EXERCISE GOAL
Repeat exactly what appears from the opening line of the listing to the line with "from math import atan, degrees, sqrt", inclusive.

INFORMATION SHOWN
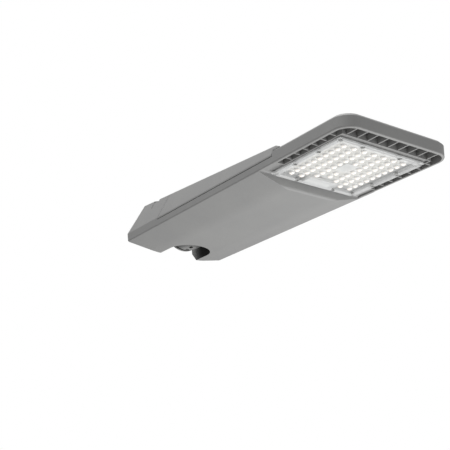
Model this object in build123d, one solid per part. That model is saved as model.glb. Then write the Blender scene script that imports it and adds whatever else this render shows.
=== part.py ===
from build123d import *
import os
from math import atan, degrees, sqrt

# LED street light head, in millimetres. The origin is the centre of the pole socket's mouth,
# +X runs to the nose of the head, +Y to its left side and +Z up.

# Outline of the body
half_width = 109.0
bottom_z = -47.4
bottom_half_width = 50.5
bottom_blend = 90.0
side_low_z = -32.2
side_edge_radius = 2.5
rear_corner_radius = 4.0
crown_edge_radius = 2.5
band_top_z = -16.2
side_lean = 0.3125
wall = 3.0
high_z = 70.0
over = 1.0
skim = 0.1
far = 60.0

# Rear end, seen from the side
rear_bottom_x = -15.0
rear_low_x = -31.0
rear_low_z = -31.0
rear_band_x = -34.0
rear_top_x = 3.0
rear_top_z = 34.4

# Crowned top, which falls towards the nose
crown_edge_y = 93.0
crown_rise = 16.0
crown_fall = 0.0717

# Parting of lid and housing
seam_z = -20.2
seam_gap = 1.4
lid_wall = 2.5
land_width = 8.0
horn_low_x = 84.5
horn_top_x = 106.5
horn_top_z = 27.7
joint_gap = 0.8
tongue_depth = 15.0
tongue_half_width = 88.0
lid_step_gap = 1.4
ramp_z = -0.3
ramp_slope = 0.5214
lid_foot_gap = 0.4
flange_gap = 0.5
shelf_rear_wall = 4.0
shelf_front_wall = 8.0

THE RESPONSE
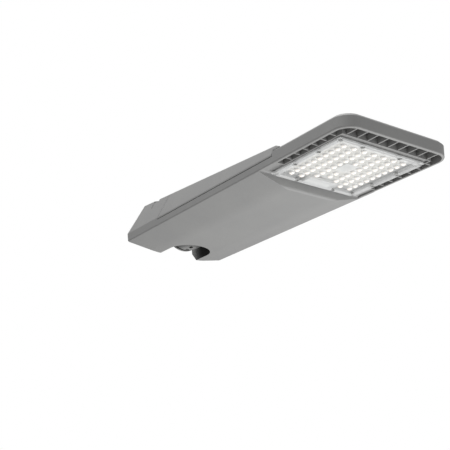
Model this object in build123d, one solid per part. That model is saved as model.glb. Then write the Blender scene script that imports it and adds whatever else this render shows.
=== part.py ===
from build123d import *
import os
from math import atan, degrees, sqrt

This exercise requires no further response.